On software I have (Studio 10) I used to import (I think that the term) footage from 8mm tape (it used to process it/digitize it).

Now I have the Everio hard disc camcorder which shows up as a storage device so I no longer import the footage, I just "save in" the file.

While I know thats fairly vague, the point I'm making is that not all software treats all types of footage in the same way and there may be a different method required.


----------



## Complainer (6 Aug 2010)

Shaz said:


> Hi,
> Just got myself a new Sony digital camera and the PMB disc came with the camera. However, I am unable to import HD videos from the camera to the laptop. Photos can be imported fine. How can I solve the problem, please. Thanks.


Just to be clear - you are able to import them, you aren't able to play them - right? The files are copied over fine, you just can't play them on the laptop.

Try installing VLC player (google for it) - it pretty much plays any video format.


----------



## Shaz (8 Aug 2010)

No, I cannot import them from camera to laptop.


----------



## Complainer (8 Aug 2010)

Shaz said:


> No, I cannot import them from camera to laptop.


And what happens when you do try to import them - what error message do you get or what other problem arises?


----------



## Shaz (10 Aug 2010)

Error message as follows:
"Some media files  in the file formats not supported by this program will not be imported. You may be able to import these files by connecting  to your computer the device with which they were recorded and registering the device with PMB." 

PMB is the software that came with the Sony digital camera.

This is really frustrating me now. Sony just said that my laptop does not have the correct Codecs but they cannot tell what codecs I am supposed to get.
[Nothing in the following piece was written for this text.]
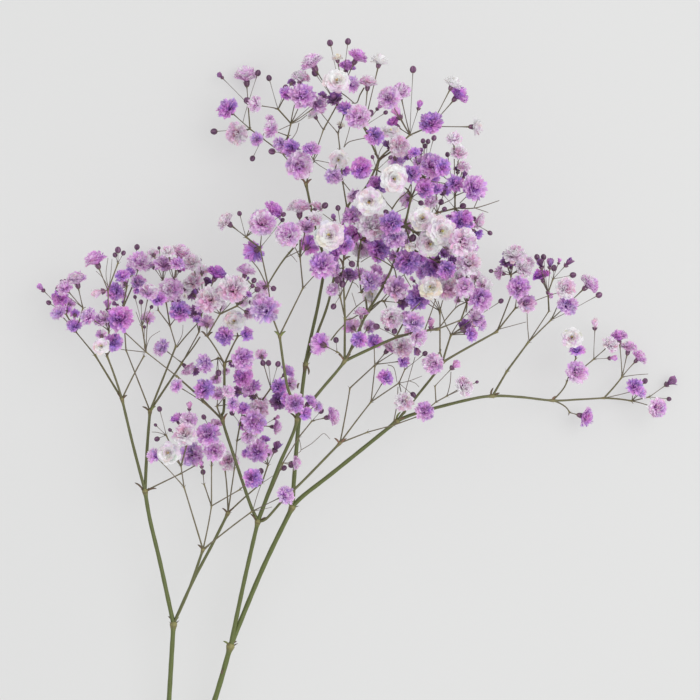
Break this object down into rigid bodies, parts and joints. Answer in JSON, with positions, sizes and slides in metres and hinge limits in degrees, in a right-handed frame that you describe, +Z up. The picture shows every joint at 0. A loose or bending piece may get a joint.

I have downloaded K Lite Standard but still unable to import videos.


----------



## Complainer (10 Aug 2010)

Shaz said:


> Error message as follows:
> "Some media files  in the file formats not supported by this program will not be imported. You may be able to import these files by connecting  to your computer the device with which they were recorded and registering the device with PMB."


Sounds like you are using some software to copy them across. Can you cut out this software and just use normal Windows Explorer to move the files?


----------



## Shaz (11 Aug 2010)

The software that I used was the PMB software that came with the camera. Seems strange (and ridiculous) that the software supplied by the camera can't do the job. Can I use Nero to import the videos which are HD MP4 files?


----------



## Complainer (11 Aug 2010)

Shaz said:


> Can I use Nero to import the videos which are HD MP4 files?


Don't know - Have you tried using Windows Explorer as I suggested above?


----------



## Shaz (11 Aug 2010)

It worked with Windows Explorer. Thanks!

But Windows Movie Maker cannot read .mp4 files so I might still need Nero.

The Windows Explorer import option came up when I plugged in the camera into the laptop.  But do you know how to make it the option come on without plugging in the camera?

Thanks again.


----------